Drittens: Mit der Freigabe für Julian Nagelsmann hat RB Leipzig seine eigenen Ideale verraten, im Prinzip sein eigenes Marketing-Vesprechen pulverisiert. Red Bull steht für Vorwärtsdrang, Gier und Erfolgshunger. So ernüchternd die Leistungen in den letzten Monaten unter Nagelsmann (einschließlich des verlorenen Pokalfinals) waren, so sehr muss man doch festhalten: Als Vize- und Herbstmeister den eigenen Trainer zum größten Konkurrenten ziehen zu lassen, der zudem gerade in einer veritablen Führungskrise steckte und nach dem angekündigten Abschied von Hansi Flick erhebliche Probleme bekommen hätte, eine überzeugende Lösung für den Trainerposten zu präsentieren, kommt in puncto Titelhoffnungen einer Kapitulation gleich. Das Signal an Spieler und Fans war fatal, und die Wirkung dieser Personalie ist von den Clubverantwortlichen offensichtlich kolossal unterschätzt worden.

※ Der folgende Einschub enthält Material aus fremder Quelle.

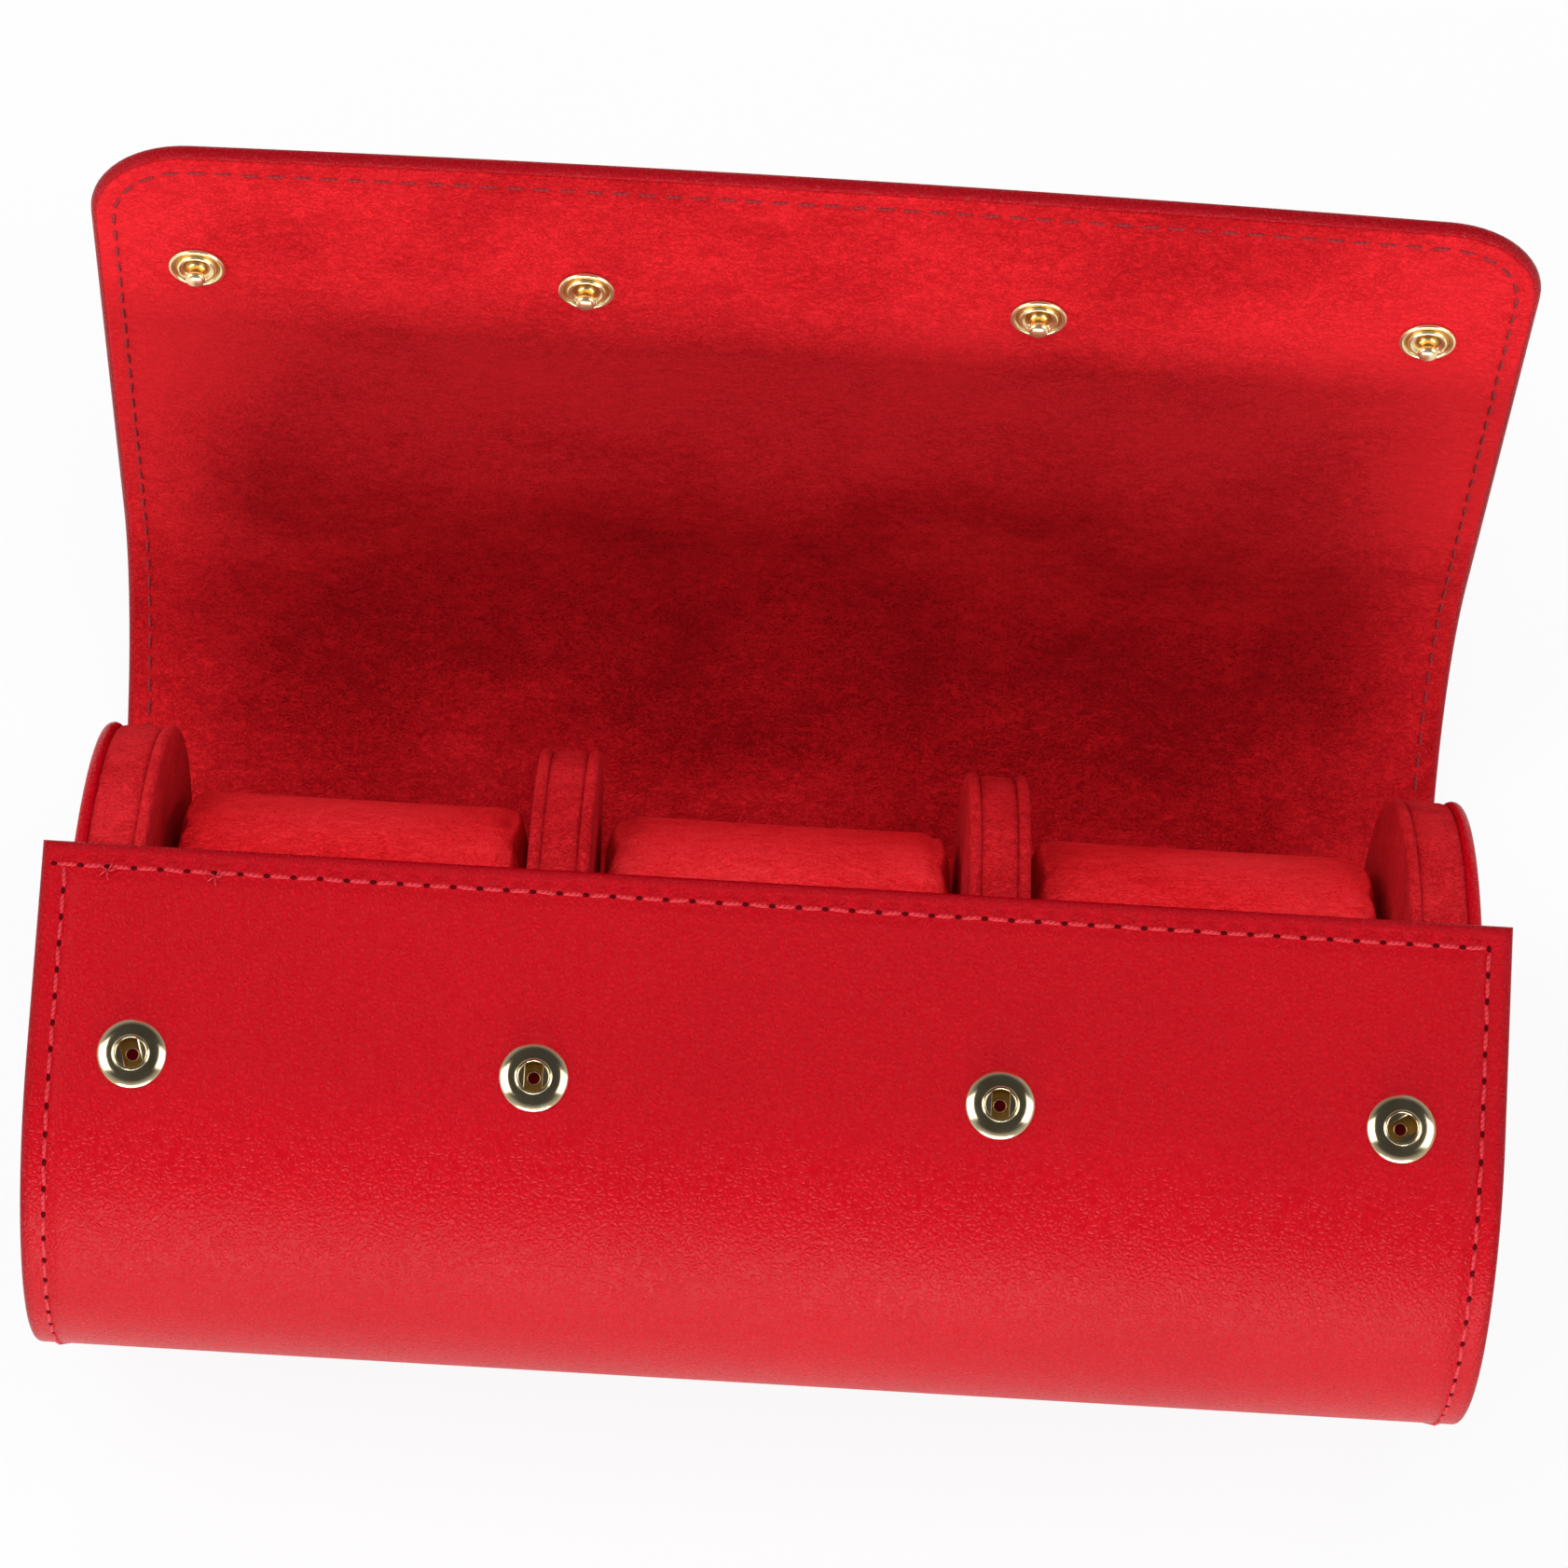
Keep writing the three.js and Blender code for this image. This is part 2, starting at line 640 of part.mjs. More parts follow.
// Stud: flange, collar, narrow neck and ball
const ball_length = stud_height - stud_neck_height;
const stud_bore = stud_flange_thickness;
const stud_profile = [
  [0, stud_bore],
  [post_radius + post_play, stud_bore],
  [post_radius + post_play, 0],
  [stud_radius, 0],
  [stud_radius, stud_flange_thickness * stud_rim_share],
  [stud_collar_radius, stud_flange_thickness],
  [stud_collar_radius, stud_collar_height],
  [stud_neck_radius, stud_collar_height],
  [stud_neck_radius, stud_neck_height],
  [stud_ball_radius, stud_neck_height + ball_length * stud_ball_shares[0]],
  [stud_ball_radius, stud_neck_height + ball_length * stud_ball_shares[1]],
  [stud_neck_radius, stud_height],
  [0, stud_height],
];

// Cap: a dome on the leather side whose shank goes through the tip into the stud
const cap_base = -sheet_thickness - cap_seat;
const cap_profile = [
  ...cap_shares.map(([across, down]) => [cap_radius * across, cap_base - cap_height * down]),
  [cap_radius, cap_base],
  [post_radius, cap_base],
  [post_radius, stud_bore - post_play],
  [0, stud_bore - post_play],
];

snap_places.forEach((x, index) => {
  const count = index + 1;
  const socket = place(panel_frame, `snap_socket_${count}`, turned(socket_profile, snap_facets), pale_gold);
  socket.position.set(x, 0, sheet_thickness);
  const spring = place(panel_frame, `snap_spring_${count}`, spring_geometry, spring_steel);
  spring.position.set(x, 0, sheet_thickness + groove_low + spring_play);
  spring.rotation.z = radians(spring_clocks[index]);
  const post = place(panel_frame, `snap_post_${count}`, turned(post_profile, snap_facets), pale_gold);
  post.position.set(x, 0, sheet_thickness);
  const stud = place(tip_frame, `snap_stud_${count}`, turned(stud_profile, snap_facets), pale_gold);
  stud.position.set(x, stud_place, 0);
  const cap = place(tip_frame, `snap_cap_${count}`, turned(cap_profile, snap_facets), pale_gold);
  cap.position.set(x, stud_place, 0);
});

export default roll;
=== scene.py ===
import math

import bmesh
import bpy
from mathutils import Matrix, Vector


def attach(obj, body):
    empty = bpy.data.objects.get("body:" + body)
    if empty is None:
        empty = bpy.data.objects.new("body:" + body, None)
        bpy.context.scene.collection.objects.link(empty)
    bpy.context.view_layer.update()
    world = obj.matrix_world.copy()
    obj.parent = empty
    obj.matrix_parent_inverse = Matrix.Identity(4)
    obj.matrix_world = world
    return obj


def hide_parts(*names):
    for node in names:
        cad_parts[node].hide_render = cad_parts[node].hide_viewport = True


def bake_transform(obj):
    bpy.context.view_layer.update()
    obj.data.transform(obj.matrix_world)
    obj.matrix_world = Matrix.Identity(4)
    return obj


# Watch roll: one long sheet of leather, board and velvet curls round two end discs and two
# dividers, holds three loose pillows and closes with a flap on four snaps.
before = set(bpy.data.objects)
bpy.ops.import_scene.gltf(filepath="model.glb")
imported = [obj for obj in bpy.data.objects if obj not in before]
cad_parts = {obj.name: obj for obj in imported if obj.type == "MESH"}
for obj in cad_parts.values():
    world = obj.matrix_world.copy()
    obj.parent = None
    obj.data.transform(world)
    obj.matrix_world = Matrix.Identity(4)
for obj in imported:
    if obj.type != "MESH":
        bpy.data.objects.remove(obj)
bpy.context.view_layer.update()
MM = 0.001


# Camera
# The photograph is taken from steeply above the front, with a long lens and a small roll.
view_target = Vector((0, 15.0, 55)) * MM
view_height = math.radians(71.262)
view_turn = math.radians(-1.3254)
view_roll = math.radians(4.6761)
view_shift = Vector((1.293, 19.1058)) * MM
view_distance = 819.305 * MM
photo_focal_pixels = 6000
photo_width_pixels = 1682
sensor_width = 36
near_limit = 10 * MM

toward_camera = Vector((
    math.sin(view_turn) * math.cos(view_height),
    -math.cos(view_turn) * math.cos(view_height),
    math.sin(view_height),
))
level_right = Vector((math.cos(view_turn), math.sin(view_turn), 0))
level_up = toward_camera.cross(level_right)
image_right = math.cos(view_roll) * level_right + math.sin(view_roll) * level_up
image_up = math.cos(view_roll) * level_up - math.sin(view_roll) * level_right
eye = view_target + view_shift.x * image_right + view_shift.y * image_up + view_distance * toward_camera
camera_data = bpy.data.cameras.new("photo_camera")
camera_data.lens = photo_focal_pixels / photo_width_pixels * sensor_width
camera_data.sensor_width = sensor_width
camera_data.clip_start = near_limit
camera = bpy.data.objects.new("photo_camera", camera_data)
bpy.context.collection.objects.link(camera)
turn = Matrix((image_right, image_up, toward_camera)).transposed()
camera.matrix_world = Matrix.Translation(eye) @ turn.to_4x4()
bpy.context.scene.camera = camera


# Path of the wrap and the flap
# The cut sheet is 345 mm long. It is curled along the same path as the part's solids: from the
# front edge over the bulge and under the discs to the fold line, then along foot, back and tip.
disc_radius = 44 * MM
disc_fit = 0.3 * MM
wrap_radius = disc_radius + disc_fit
roll_width = 205 * MM
half_width = roll_width / 2
sheet_thickness = 2.5 * MM
base_flat = 0.2273 * disc_radius
under_turn = 76
panel_tilt = 9
bulge_radius = 0.7898 * disc_radius
bulge_turn = 180 - under_turn - panel_tilt
bulge_start = (wrap_radius - bulge_radius) * math.tan(math.radians(bulge_turn / 2))
panel_length = bulge_start + 0.4409 * disc_radius
foot_length = 0.5114 * disc_radius
back_radius = 1.1523 * disc_radius
back_turn = 77
upper_length = 33.6235 * MM
stud_place = 30.0042 * MM
tip_beyond_studs = 0.5568 * disc_radius
tip_length = stud_place + tip_beyond_studs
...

Die Botschaft lautete: „Wenn der FC Bayern ruft, können wir nichts machen.“ Dass man dem größten sportlichen Kontrahenten nicht ohne Not aus der Patsche hilft, dass man dem eigenen Erfolg notfalls auch einen „Herzenswunsch“ des Trainers unterordnet und dass es auch bei den gut funktionierenden Strukturen im RB-Universum keine Garantie gibt, dass ein neuer Coach sofort funktoniert, sollte eigentlich zum Allgemeinwissen im Leistungssport gehören.
Dass all dies nicht berücksichtigt wurde, macht – Stichwort „RB-Spirit“ – auch einen Teil des eigenen Versprechens an Spieler und Fans à la „Die Bayern werden unseren Atem im Nacken spüren“ unglaubwürdig. Wenn man wirklich Titel holen will, hätte man niemals so entscheiden dürfen. Auch der eine oder andere Spieler wird im April 2021 erkannt haben, dass in Leipzig im Zweifel eher auf den finanziellen Gewinn geachtet wird als auf Erhalt/Stärkung der sportlichen Konkurrenzfähigkeit der Mannschaft – und dass man vielleicht lieber den Verein wechseln sollte, wenn man wirklich einmal im Konfettiregen einen Cup in die Höhe stemmen will. Die Leistungen aus der Schlussphase der vergangenen Saison bestätigen das. Dass bei so einer Erkenntnis auch in der Spielzeit 2021/22 auf dem Rasen gelegentlich die letzten Prozentpunkte an Motivation fehlen können, ist nicht verwunderlich. Auftritte wie in Mainz oder Hoffenheim untermauern genau diesen Verdacht: Das sieht aus wie eine Mannschaft, die keine Lust hat, sich zu zerreißen, um das Maximum aus den eigenen Möglichkeiten herauszuholen, sondern darauf vertraut, dass die eigene fußballerische Qualität schon ausreichen wird, um am Saisonende auf Platz 2, 3 oder 4 zu stehen – und mehr ist in Leipzig von der Clubführung ja offensichtlich auch gar nicht verlangt.